Financial assessment: Evaluating the economic viability of renewable energy projects by tracking costs, savings, and return on investment. Life cycle cost analysis can demonstrate the long-term financial benefits of renewable energy investments compared to fossil fuel alternatives.
Regulatory Compliance
A proactive approach to compliance involves diligent tracking and reporting of renewable energy procurement in the form or RECs, PPAs, VPPAs, or other contract types used internationally, ensuring accurate accounting to demonstrate adherence to Renewable Portfolio Standards (RPS). Equally crucial is meeting reporting deadlines, with timely and accurate submissions to relevant authorities such as public utility commissions or environmental agencies.
Transparent Communication
Clear and accessible reporting builds trust and accountability. Organizations should develop comprehensive reports that present data in a clear and concise manner, using visualizations and infographics to enhance understanding. Organizations should also engage stakeholders to proactively communicate findings to investors, communities, and the public.

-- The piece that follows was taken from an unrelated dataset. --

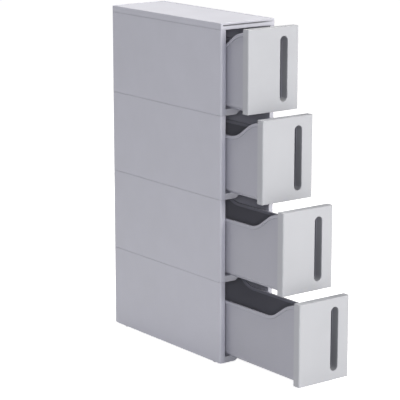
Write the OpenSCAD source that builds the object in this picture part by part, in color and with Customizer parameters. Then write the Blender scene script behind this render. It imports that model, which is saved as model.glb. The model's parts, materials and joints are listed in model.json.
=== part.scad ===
// Slim four-tier drawer tower of light grey plastic, on four small wheels.
// Millimetres. X runs left to right seen from the front, the drawers open
// towards -Y and +Z is up. The floor is z = 0 and the origin lies under the
// middle of the casing. Tier 1 is the lowest and tier 4 the highest.

/* [Casing] */
// Width of the casing
case_w = 153; // [145:1:180]
// Depth of the casing, without the drawer fronts
case_d = 425; // [380:1:480]
// Height of one tier from seam to seam
tier_h = 192; // [185:1:230]
// Wall thickness of the side and back panels
wall = 2.2; // [1.6:0.1:3]
// Radius of the upright outer corners
case_r = 4; // [3:0.5:6]
// Height of the casing's lower edge above the floor
ground_gap = 4; // [3:0.5:6]
// Open line between one tier's panels and the next
seam_gap = 0.4; // [0.2:0.1:0.8]

/* [Posts and back] */
// Width of the front posts beside each opening
post_w = 13.5; // [12.5:0.5:18]
// Depth of the front posts
post_d = 12; // [8:1:16]
// Width of the rear flange on each side panel
flange_w = 6.5; // [5:0.5:10]
// Width of the lips that hold the back panel behind the flanges
lip_w = 12; // [9:1:20]
// Thickness of those lips
lip_t = 1.6; // [1.2:0.1:2.4]

/* [Shelves] */
// Height of each front rail
rail_h = 14.5; // [13:0.5:20]
// Thickness of each front rail
rail_t = 2.4; // [2:0.1:4]
// Thickness of the shelf that a drawer slides on
shelf_t = 2.5; // [2:0.1:4]
// Thickness of the skirt under the shelf's edges
skirt_t = 2; // [1.6:0.1:3]
// Depth to which the skirt reaches into the tier below
tongue = 6; // [4:0.5:10]
// Lower width of the cut-out in the rail's underside
arch_w = 68; // [50:1:90]
// Height of that cut-out
arch_h = 8; // [5:0.5:10]
// Run of the cut-out's sloped ends
arch_run = 12; // [6:1:16]
// Height of the cross ribs under the shelf
rib_h = 4; // [3:0.5:8]
// Thickness of the cross ribs
rib_t = 1.8; // [1.2:0.1:3]

/* [Lid] */
// Height of the lid
lid_h = 15; // [12:0.5:22]
// Thickness of the lid's top
lid_t = 2.5; // [2:0.1:4]
// Rounding of the lid's top edges
lid_r = 1.6; // [0.8:0.1:2]
// Width of the raised rim round the lid's top
lid_rim = 4; // [3:0.5:8]
// Height of that rim
lid_rim_h = 0.8; // [0.5:0.1:1.2]
// Thickness of the bar across the lid's front
lid_bar = 8; // [7:0.5:12]
// Depth of the shadow groove across the bar
groove_depth = 4.6; // [3:0.1:5.5]
// Distance of the groove's upper edge below the lid's top
groove_top = 4.1; // [2.5:0.1:5]
// Height of the groove
groove_h = 3; // [2:0.1:4.5]
// Distance of the groove's left end from the lid's side
groove_left = 5; // [4:0.5:12]
// Distance of the groove's right end from the lid's side
groove_right = 6.5; // [4:0.5:16]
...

Carbon Disclosure Project (CDP) one common means of reporting carbon inventories and associated information. CDP reporting can include: carbon accounting for scope 1, 2, and 3; targets that an organization has set; and market interventions (renewable energy procurement).

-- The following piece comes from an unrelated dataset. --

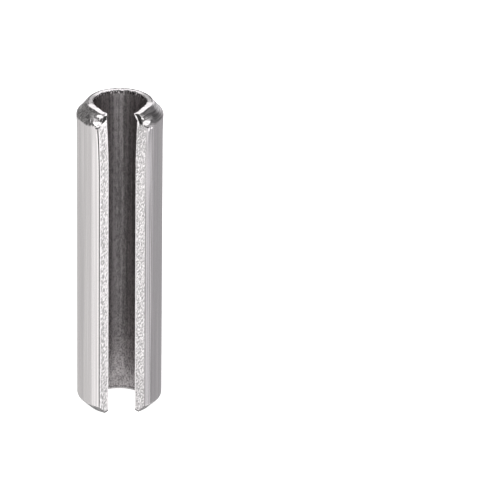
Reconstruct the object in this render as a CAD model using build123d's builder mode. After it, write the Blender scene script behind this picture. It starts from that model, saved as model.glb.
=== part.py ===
from build123d import *
import os
from math import radians, sqrt, tan

# A slotted spring pin, in millimetres. It is one strip of spring steel, rolled into a tube
# that doesn't close, so the whole pin is one solid. The origin is on its axis at the lower
# end, +Z runs up the axis to the lead-in end, and the slot faces -Y.

# The rolled tube before it is driven, for a hole 10 mm across
pin_length = 40.4
pin_diameter = 10.4
wall_thickness = 2.0

# The formed cone of the upper end, which leads the pin into its hole
lead_length = 1.5
lead_drop = 1.2
lead_shoulder_radius = 0.5

# The chamfer of the lower end, and the small one inside the bore there
foot_length = 1.3
foot_drop = 1.3
foot_shoulder_radius = 0.4
foot_bore_chamfer = 0.2

# The slot, between the strip's two sheared ends. It is narrowest at the bore, and each face
# opens outwards at its own angle from the middle plane.
slot_gap = 3.2
left_face_angle = 38.0
right_face_angle = 32.0

# Forming the cone spread the slot below it and drew the bore edges of the two lips together
# over it. The right lip came in further, and its face was turned to the front.
spread_length = 7.0
spread_each_side = 0.2
left_lip_draw = 0.04
right_lip_draw = 0.46
left_lip_angle = 30.0
right_lip_angle = 50.0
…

Overcoming Decarbonization Reporting Challenges
Renewable energy reporting, despite its critical role in transparency and accountability, often encounters hurdles that can hinder progress and undermine its effectiveness. These challenges demand careful consideration and proactive solutions from organizations committed to clean energy adoption. Key obstacles include:
Data management: Ensuring the accuracy and consistency of this data can be a daunting task, especially for large-scale projects with geographically dispersed assets. Implementing robust data validation procedures and utilizing standardized data formats become crucial for maintaining data quality and reliability. This might involve investing in sophisticated data management systems that can automatically identify and correct errors, or developing clear data governance policies that ensure consistency across all reporting processes.
Regulatory complexity: Keeping pace with evolving regulations and reporting requirements can be demanding. Partnering with experienced consultants can provide valuable guidance and ensure compliance in this complex landscape. Staying informed about regulatory updates and proactively adapting reporting processes are crucial for mitigating risks and maintaining a strong compliance record.
Stakeholder engagement: Each stakeholder group has its own set of interests, expectations, and priorities when it comes to renewable energy reporting. Investors may prioritize financial performance metrics and return on investment, while communities may be more concerned about environmental impact and local benefits. Balancing these diverse interests and communicating effectively with all stakeholders requires careful planning and execution.
As the world shifts towards decarbonization solutions, the ability to accurately measure, analyze, and communicate progress will be imperative to success. Effective renewable energy reporting not only unlocks value for individual organizations but also contributes to a collective effort in shaping a cleaner, more resilient energy landscape for generations to come.